The exception to this has been the recent higher volatility in bonds and currencies and a sharp rise in the demand for gold on the back of a surge in demand from Chinese state-back entities and retail buyers.

Investors should be prepared for increased volatility as geopolitical unrest is likely to continue impacting commodity prices and further clouding risks related to inflation, according to Barlow.

Although headlines have been dominated by uncertainty around the future path of the US Federal Reserve’s decision on when and by how much it will cut interest rates, a soft landing of the US economy is still possible.

SSGA expects three to four interest rate cuts this year, with the earliest possibly happening in July.

Risk assets have proved resilient in 2024, although the anticipated bond bounce has not yet materialized. Rate cut expectations have been trimmed amid persistent inflation but SSGA maintains its forecast of a soft landing.

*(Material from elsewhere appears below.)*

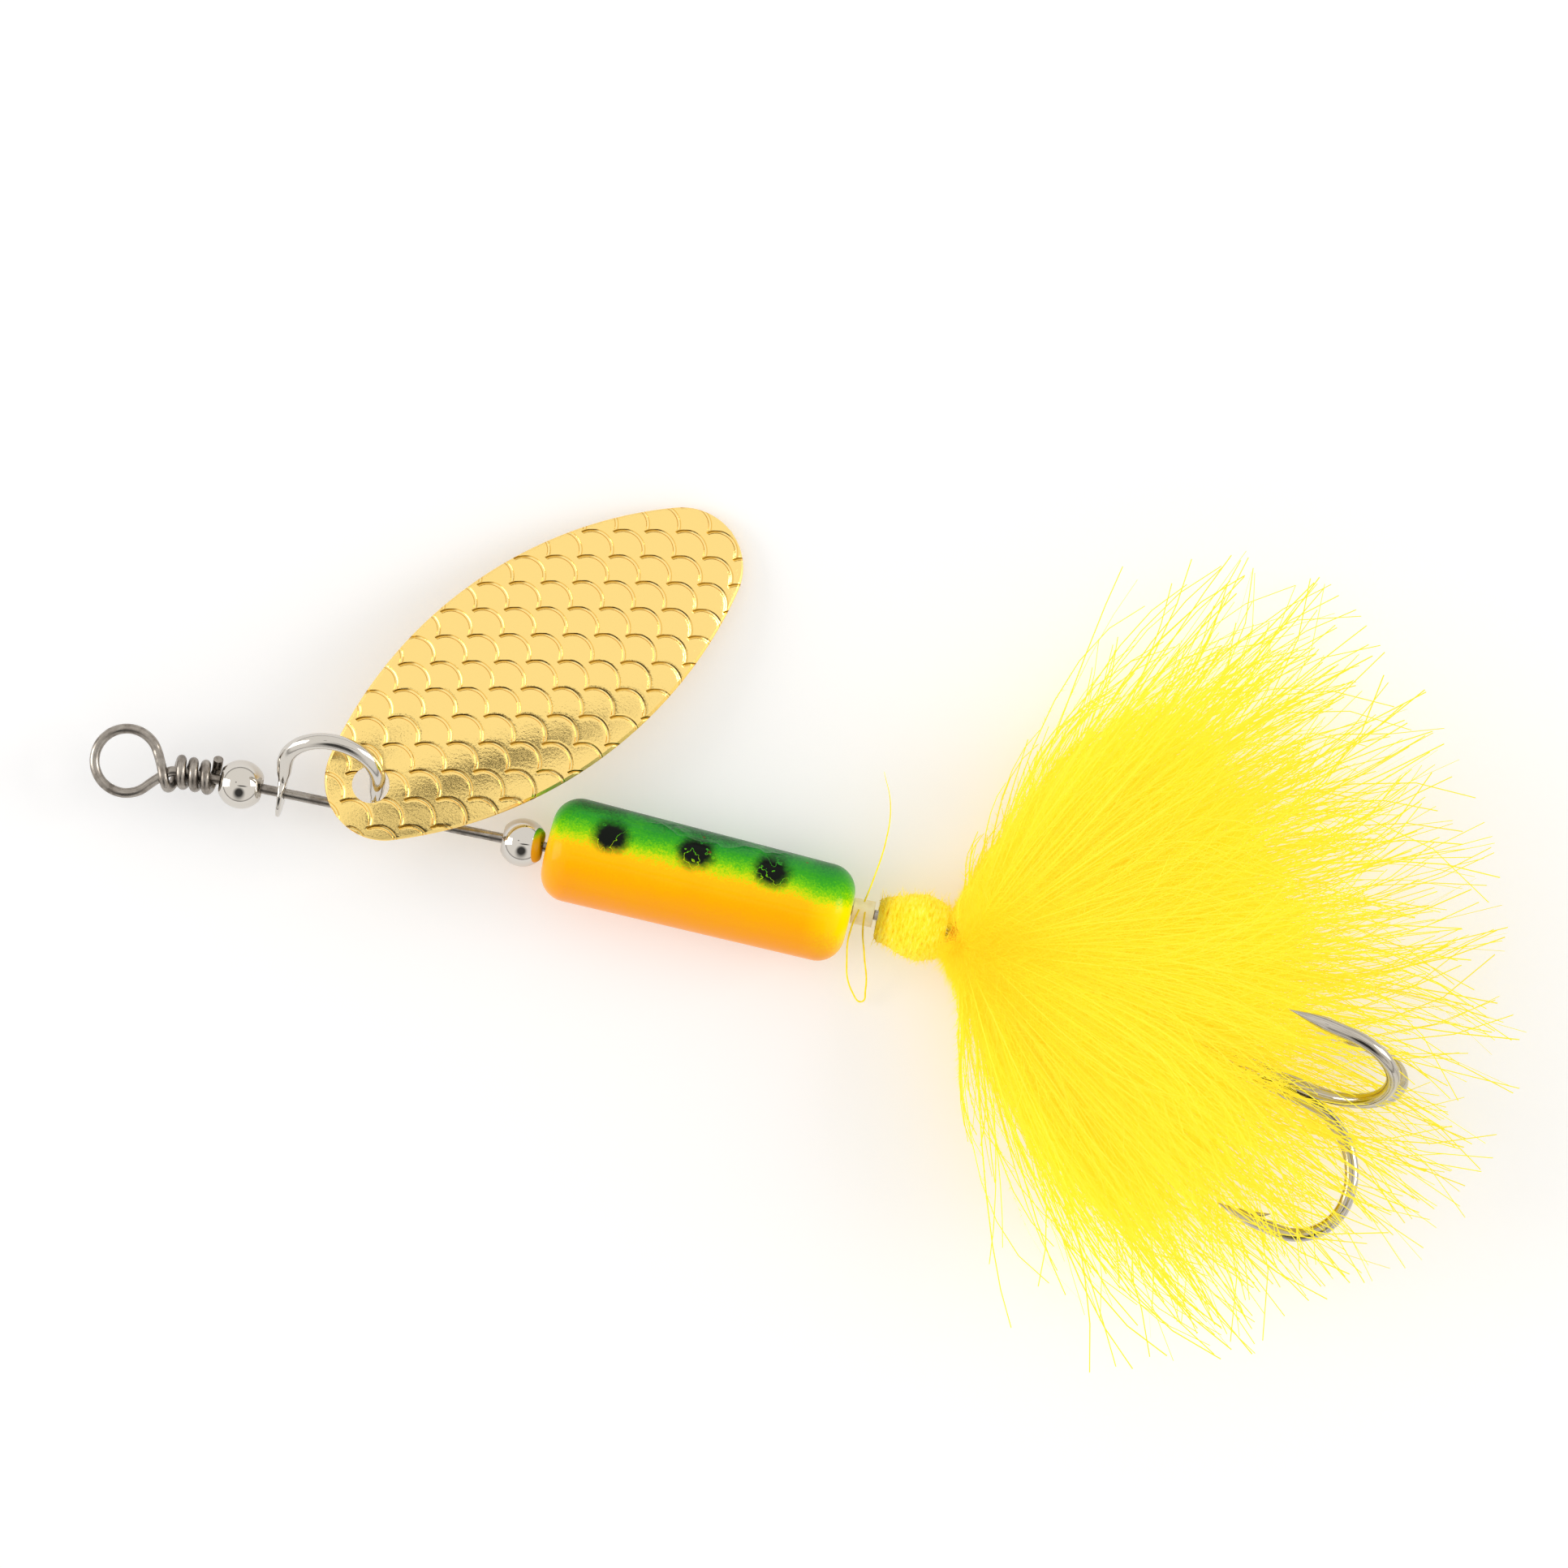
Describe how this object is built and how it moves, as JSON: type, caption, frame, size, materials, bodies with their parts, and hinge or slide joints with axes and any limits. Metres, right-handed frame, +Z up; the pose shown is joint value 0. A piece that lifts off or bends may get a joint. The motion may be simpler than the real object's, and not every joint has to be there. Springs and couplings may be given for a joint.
{
  "type": "inline spinner",
  "caption": "Inline spinner lure: wire shaft with a line-tie eye, beads, a clevis-hung scaled blade, a painted body and a feather-dressed treble hook.",
  "frame": {"origin": "centre of the line-tie eye, on the shaft's axis", "axes": "+X along the shaft from the line-tie eye to the hook, +Z up from the surface the lure lies on and along the eye's hole, +Y to the side the blade leans to"},
  "size_m": [0.1127, 0.0569, 0.0204],
  "materials": {
    "stainless_wire": "drawn wire, dull bright",
    "nickel_bead": "polished nickel plate",
    "nickel_clevis": "bright nickel plate",
    "gold_blade": "gold plated, stamped with fish scales",
    "painted_body": "airbrushed green over yellow and orange, three soft dark spots, clear coat",
    "clear_sleeve": "translucent soft tube",
    "nickel_hook": "nickel plated steel wire",
    "yellow_yarn": "fuzzy wound yarn",
    "tying_thread": "waxed tying thread",
    "yellow_marabou": "fluffy marabou barbs"
  },
  "bodies": {
    "shaft": {"shaft_wire": "stainless_wire", "loop_sleeve": "clear_sleeve"},
    "bead_front": {"bead_front": "nickel_bead"},
    "clevis": {"clevis": "nickel_clevis"},
    "blade": {"blade": "gold_blade"},
    "bead_rear": {"bead_rear": "nickel_bead"},
    "body": {"lure_body": "painted_body"},
    "hook": {"hook_pair": "nickel_hook", "hook_single": "nickel_hook", "yarn_collar": "yellow_yarn", "tying_thread": "tying_thread", "feather_1": "yellow_marabou", "feather_2": "yellow_marabou", "feather_3": "yellow_marabou", "feather_4": "yellow_marabou", "feather_5": "yellow_marabou", "feather_6": "yellow_marabou", "feather_7": "yellow_marabou", "feather_8": "yellow_marabou", "feather_9": "yellow_marabou", "feather_10": "yellow_marabou", "feather_11": "yellow_marabou", "feather_12": "yellow_marabou"}
  },
  "joints": [
    {"name": "bead_front_spin", "type": "hinge", "parent": "shaft", "child": "bead_front", "pos_m": [0.00944, 0, 0], "axis": [1, 0, 0], "continuous": true},
    {"name": "clevis_spin", "type": "hinge", "parent": "shaft", "child": "clevis", "pos_m": [0.01282, 0, 0], "axis": [1, 0, 0], "continuous": true},
    {"name": "blade_swing", "type": "hinge", "parent": "clevis", "child": "blade", "pos_m": [0.02042, 0, 0], "axis": [0, 0.6428, 0.766], "range_deg": [-95, 25]},
    {"name": "bead_rear_spin", "type": "hinge", "parent": "shaft", "child": "bead_rear", "pos_m": [0.03271, 0, 0], "axis": [1, 0, 0], "continuous": true},
    {"name": "body_spin", "type": "hinge", "parent": "shaft", "child": "body", "pos_m": [0.04724, -0.00019, 0], "axis": [0.9992, -0.0401, 0], "continuous": true},
    {"name": "hook_swing", "type": "hinge", "parent": "shaft", "child": "hook", "pos_m": [0.06499, 0, -0.00043], "axis": [0, 0, 1], "range_deg": [-12, 12]}
  ]
}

Still, risks for investors warrant attention, according to the firm.

For investors, this means that they have to remain cautious on risk assets and favour quality stocks in the equity markets while recognizing that bond markets will struggle because of stickier-than-expected inflation.

On the bright side, risk assets have remained resilient in the face of increased uncertainty, while fixed income remains a bright spot for investors given the current yield levels, slowing growth, and continued disinflation.

Given this market environment, investors should remain focused on right-sizing their positions and getting portfolio implementation right while retaining flexibility to be able to respond to clearer market signals.